The implementation of a SAM program, and its regular review by auditors, does not ensure that all of an organization’s employees are aware of the procedures that must be followed and which processes are in place. A key element in a successful implementation of SAM is communication. Training sessions and regular communication can help to make everyone in the organization familiar with the new guidelines.
Software asset management can offer organizations plenty of advantages from reducing users’ costs of software to limiting security, legal and organizational risks. Despite these clear advantages, many organizations today have only taken the first steps in developing an effective SAM program. Organizations need to realize that the importance of SAM is significant. They cannot afford a step-motherly treatment towards a program which leads to an improved profitability in IT investments and at the same time minimizes the various risks related to the use of software.
Due to the actual economic climate, many IT departments struggle with lowering or stagnating budgets. As a consequence, cost savings which are achieved by means of developing SAM are extra advantageous. For many organizations that only want to focus on their core business, hiring an external SAM and license specialist, or completely outsourcing SAM, are valid options as well.

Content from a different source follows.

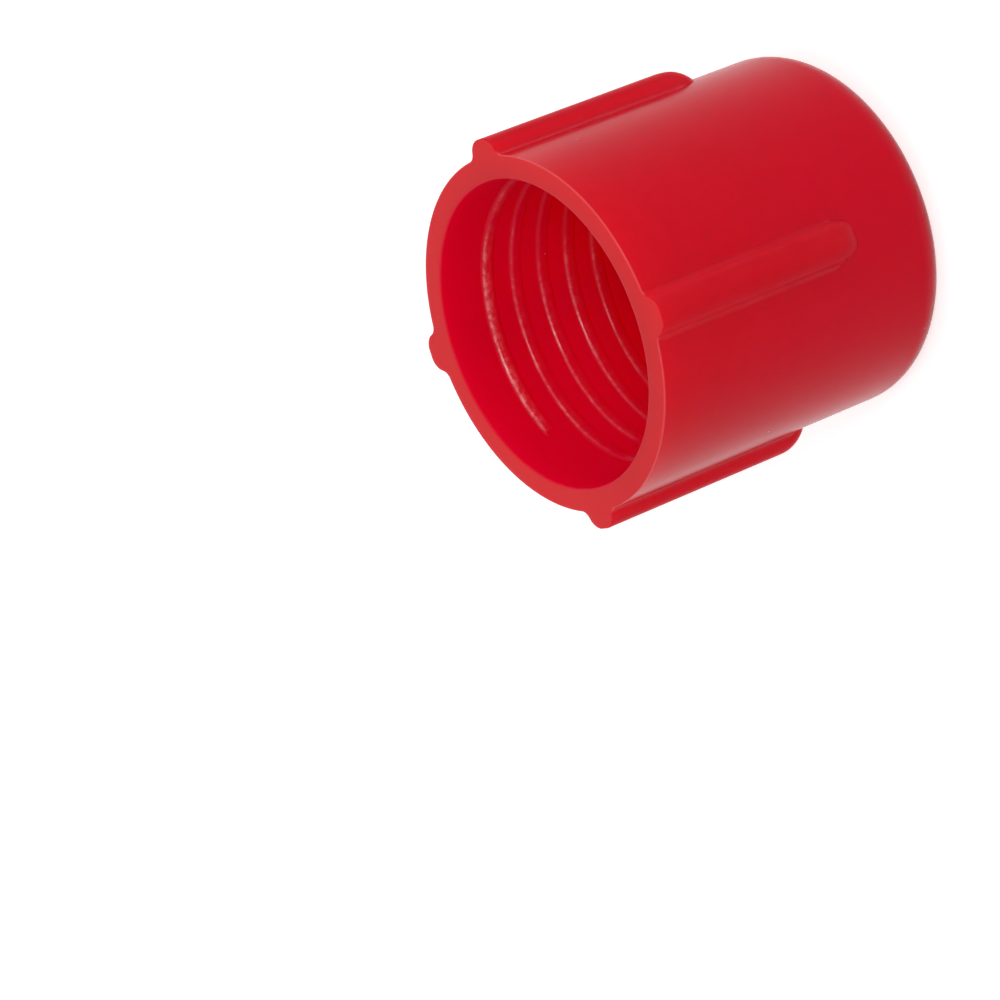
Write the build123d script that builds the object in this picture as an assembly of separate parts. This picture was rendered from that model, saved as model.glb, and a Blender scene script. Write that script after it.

For the organizations that realize that SAM isn’t a ready-made or a tool-only solution and that also realize the strategic value that SAM can offer to the overall business goals, developing a SAM program can deliver a significant competitive advantage. SAM will increasingly play a more important role in the coming years due to the high dependency rate on software for many businesses. Thus, for many organizations, the question is not “whether,” but rather “when.”